## GIVEN INSTRUCTION
Take the lines from the one bearing "The FreeCAD and" to the one bearing "radius: the wire's radius.", inclusive, and reproduce them exactly; include no other line.

** START OF MATERIAL SHOWN **

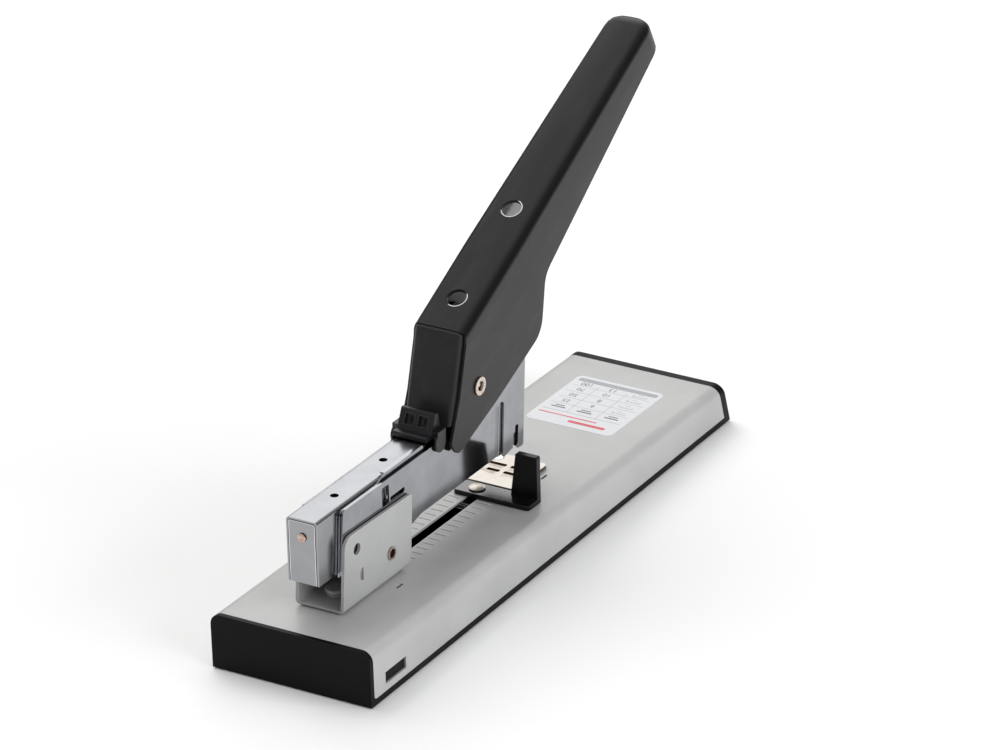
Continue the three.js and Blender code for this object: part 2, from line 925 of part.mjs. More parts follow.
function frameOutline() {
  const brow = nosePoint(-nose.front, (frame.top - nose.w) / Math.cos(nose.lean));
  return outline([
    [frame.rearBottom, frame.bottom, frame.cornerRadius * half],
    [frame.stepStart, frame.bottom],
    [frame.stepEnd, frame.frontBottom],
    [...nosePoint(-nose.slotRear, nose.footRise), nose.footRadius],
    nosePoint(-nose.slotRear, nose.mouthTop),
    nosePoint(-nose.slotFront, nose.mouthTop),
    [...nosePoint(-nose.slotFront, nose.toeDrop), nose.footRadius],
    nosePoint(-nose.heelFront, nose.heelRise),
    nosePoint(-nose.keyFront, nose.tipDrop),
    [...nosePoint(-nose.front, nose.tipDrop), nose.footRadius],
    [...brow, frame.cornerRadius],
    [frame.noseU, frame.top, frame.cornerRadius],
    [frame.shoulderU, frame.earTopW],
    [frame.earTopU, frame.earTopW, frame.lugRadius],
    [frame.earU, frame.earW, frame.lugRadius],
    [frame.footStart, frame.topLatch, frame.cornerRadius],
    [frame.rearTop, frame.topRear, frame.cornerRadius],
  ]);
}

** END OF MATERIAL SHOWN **
** START OF MATERIAL SHOWN **

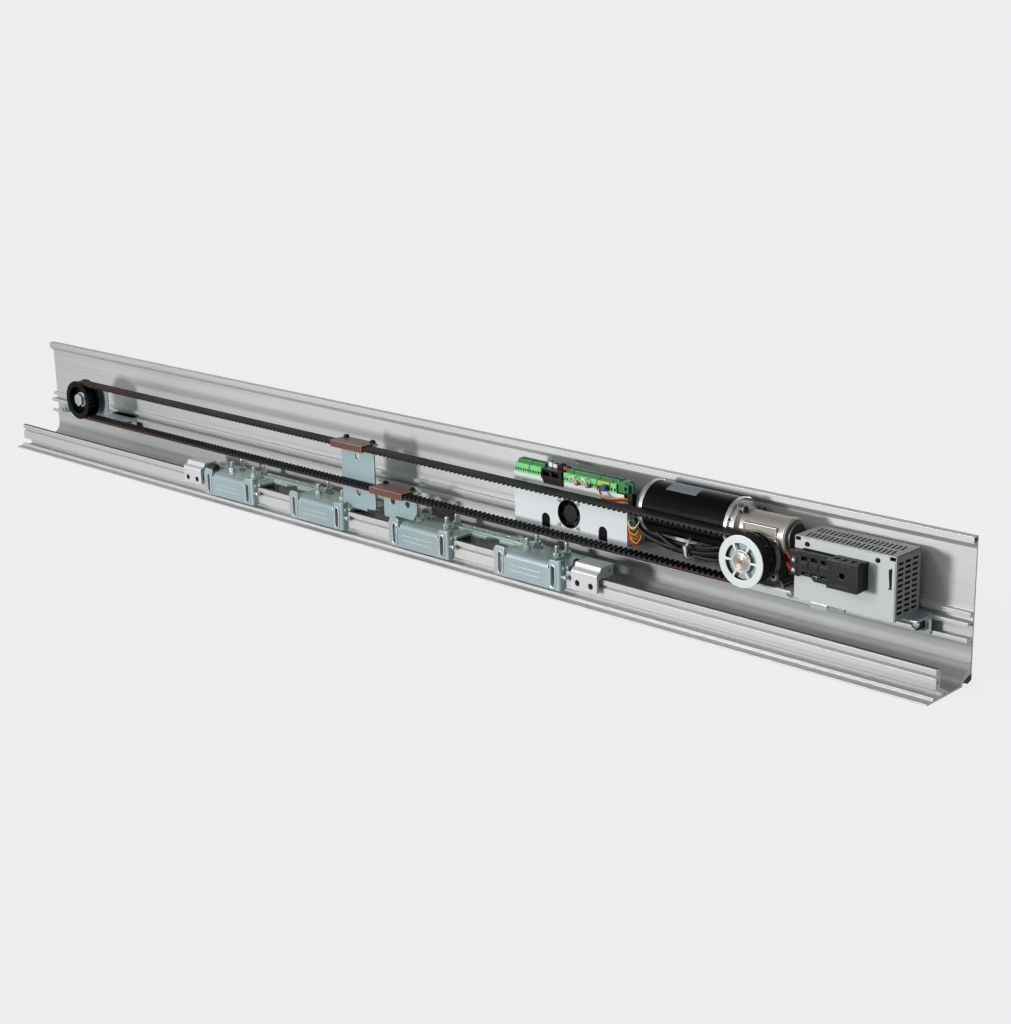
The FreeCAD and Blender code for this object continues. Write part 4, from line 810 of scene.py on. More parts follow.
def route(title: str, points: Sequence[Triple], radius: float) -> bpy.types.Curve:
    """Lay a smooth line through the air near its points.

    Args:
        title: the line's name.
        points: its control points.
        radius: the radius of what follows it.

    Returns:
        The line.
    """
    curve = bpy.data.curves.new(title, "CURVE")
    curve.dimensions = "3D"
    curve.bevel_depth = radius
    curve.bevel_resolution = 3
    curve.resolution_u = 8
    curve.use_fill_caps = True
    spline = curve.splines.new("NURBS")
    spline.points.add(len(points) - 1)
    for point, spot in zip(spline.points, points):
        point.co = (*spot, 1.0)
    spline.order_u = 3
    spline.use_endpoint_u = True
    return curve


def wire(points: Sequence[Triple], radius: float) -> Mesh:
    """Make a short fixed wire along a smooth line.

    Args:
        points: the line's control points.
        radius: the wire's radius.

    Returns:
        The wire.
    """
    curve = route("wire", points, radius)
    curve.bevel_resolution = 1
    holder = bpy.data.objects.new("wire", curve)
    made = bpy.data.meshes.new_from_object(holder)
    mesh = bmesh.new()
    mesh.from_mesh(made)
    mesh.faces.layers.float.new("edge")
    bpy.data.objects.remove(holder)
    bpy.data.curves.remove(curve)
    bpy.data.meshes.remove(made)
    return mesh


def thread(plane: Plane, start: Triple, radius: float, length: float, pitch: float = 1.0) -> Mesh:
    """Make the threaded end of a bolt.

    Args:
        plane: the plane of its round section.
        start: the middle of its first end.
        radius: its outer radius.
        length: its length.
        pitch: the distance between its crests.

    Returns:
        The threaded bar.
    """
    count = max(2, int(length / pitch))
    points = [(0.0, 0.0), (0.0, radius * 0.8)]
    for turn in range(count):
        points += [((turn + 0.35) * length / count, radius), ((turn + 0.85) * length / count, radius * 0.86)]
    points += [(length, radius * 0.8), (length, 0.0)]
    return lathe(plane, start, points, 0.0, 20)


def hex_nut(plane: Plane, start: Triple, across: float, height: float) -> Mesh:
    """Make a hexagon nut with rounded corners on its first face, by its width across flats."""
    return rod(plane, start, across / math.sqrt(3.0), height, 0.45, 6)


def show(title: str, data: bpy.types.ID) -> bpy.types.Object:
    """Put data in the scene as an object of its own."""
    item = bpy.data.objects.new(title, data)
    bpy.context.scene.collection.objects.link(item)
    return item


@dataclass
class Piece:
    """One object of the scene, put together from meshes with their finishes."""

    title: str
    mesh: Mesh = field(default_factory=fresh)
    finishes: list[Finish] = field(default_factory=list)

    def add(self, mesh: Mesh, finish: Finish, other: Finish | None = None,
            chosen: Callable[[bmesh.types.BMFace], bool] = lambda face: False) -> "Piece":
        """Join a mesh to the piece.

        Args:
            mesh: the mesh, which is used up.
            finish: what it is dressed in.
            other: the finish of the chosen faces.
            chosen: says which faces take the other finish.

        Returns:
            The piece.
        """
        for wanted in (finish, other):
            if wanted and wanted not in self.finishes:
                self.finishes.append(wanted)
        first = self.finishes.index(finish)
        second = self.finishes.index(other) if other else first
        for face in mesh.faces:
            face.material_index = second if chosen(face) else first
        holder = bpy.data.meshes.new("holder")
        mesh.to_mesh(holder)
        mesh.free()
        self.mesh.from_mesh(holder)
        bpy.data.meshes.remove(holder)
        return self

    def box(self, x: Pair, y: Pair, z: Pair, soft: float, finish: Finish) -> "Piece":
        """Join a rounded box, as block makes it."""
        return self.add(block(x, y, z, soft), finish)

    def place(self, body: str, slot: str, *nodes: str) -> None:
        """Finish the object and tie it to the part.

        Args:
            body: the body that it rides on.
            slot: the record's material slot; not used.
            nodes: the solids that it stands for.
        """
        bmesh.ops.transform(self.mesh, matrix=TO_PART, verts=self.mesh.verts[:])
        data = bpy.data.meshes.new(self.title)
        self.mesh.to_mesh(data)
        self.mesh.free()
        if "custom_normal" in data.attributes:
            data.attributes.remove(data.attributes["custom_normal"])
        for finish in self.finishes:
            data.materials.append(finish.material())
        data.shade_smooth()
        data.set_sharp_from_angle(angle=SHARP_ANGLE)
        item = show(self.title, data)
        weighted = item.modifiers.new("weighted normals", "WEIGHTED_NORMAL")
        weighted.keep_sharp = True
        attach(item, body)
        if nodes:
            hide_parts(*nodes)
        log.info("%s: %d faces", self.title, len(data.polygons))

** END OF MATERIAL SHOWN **
** START OF MATERIAL SHOWN **

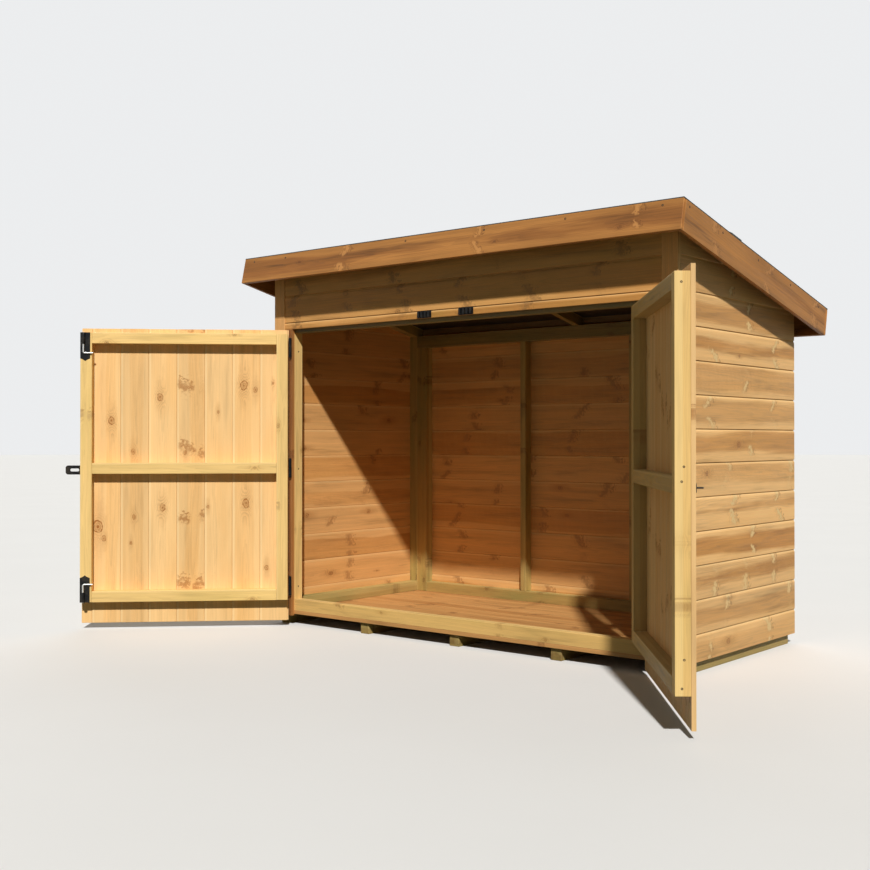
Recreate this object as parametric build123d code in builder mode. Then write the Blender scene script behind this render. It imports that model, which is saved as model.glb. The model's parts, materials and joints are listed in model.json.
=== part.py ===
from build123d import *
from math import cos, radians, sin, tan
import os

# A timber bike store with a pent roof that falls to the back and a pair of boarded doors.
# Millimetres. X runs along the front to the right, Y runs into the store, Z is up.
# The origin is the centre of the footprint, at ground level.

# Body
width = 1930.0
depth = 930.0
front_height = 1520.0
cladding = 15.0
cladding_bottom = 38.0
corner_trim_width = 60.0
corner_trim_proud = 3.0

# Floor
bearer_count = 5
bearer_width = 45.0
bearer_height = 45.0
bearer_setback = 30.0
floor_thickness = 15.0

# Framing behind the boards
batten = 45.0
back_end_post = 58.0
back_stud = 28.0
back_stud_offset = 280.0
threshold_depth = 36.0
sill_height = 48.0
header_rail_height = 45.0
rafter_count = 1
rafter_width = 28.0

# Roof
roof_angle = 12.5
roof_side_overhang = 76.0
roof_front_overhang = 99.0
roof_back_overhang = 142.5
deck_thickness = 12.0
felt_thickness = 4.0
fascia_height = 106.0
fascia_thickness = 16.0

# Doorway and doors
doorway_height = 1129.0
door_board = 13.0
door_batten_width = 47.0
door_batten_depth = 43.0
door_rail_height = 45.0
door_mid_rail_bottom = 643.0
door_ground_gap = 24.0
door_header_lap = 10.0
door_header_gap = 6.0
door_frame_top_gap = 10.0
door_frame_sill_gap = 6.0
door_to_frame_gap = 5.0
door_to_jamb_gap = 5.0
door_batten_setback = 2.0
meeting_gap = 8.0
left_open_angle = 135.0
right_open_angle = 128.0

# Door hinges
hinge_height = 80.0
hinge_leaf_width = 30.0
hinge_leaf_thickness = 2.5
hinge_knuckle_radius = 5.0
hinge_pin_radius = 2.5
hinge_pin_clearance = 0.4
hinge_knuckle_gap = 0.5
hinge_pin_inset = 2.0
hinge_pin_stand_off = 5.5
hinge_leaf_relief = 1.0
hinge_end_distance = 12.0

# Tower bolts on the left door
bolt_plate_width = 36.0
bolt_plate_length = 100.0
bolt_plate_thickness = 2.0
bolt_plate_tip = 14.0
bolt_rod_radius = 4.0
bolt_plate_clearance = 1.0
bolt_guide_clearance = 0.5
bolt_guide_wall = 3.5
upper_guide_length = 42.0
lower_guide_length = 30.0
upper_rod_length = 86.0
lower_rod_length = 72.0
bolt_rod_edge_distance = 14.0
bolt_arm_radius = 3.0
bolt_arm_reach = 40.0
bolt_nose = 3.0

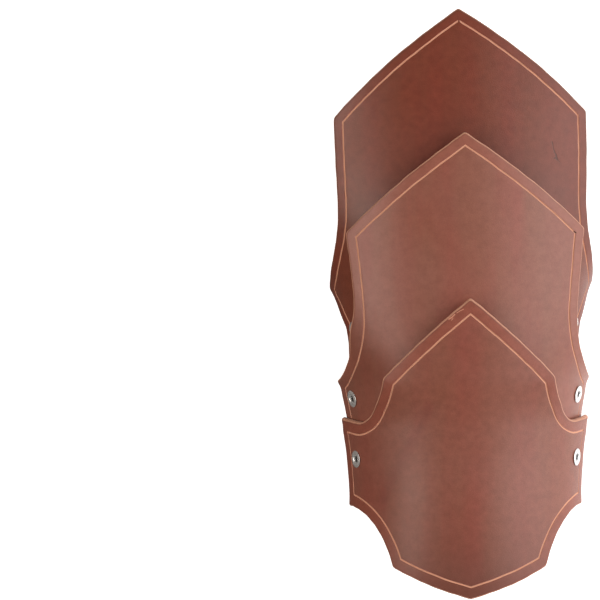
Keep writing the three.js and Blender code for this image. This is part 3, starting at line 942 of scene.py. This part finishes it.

** END OF MATERIAL SHOWN **

## ANSWER TO THE TASK
The FreeCAD and Blender code for this object continues. Write part 4, from line 810 of scene.py on. More parts follow.
def route(title: str, points: Sequence[Triple], radius: float) -> bpy.types.Curve:
    """Lay a smooth line through the air near its points.

    Args:
        title: the line's name.
        points: its control points.
        radius: the radius of what follows it.

    Returns:
        The line.
    """
    curve = bpy.data.curves.new(title, "CURVE")
    curve.dimensions = "3D"
    curve.bevel_depth = radius
    curve.bevel_resolution = 3
    curve.resolution_u = 8
    curve.use_fill_caps = True
    spline = curve.splines.new("NURBS")
    spline.points.add(len(points) - 1)
    for point, spot in zip(spline.points, points):
        point.co = (*spot, 1.0)
    spline.order_u = 3
    spline.use_endpoint_u = True
    return curve


def wire(points: Sequence[Triple], radius: float) -> Mesh:
    """Make a short fixed wire along a smooth line.

    Args:
        points: the line's control points.
        radius: the wire's radius.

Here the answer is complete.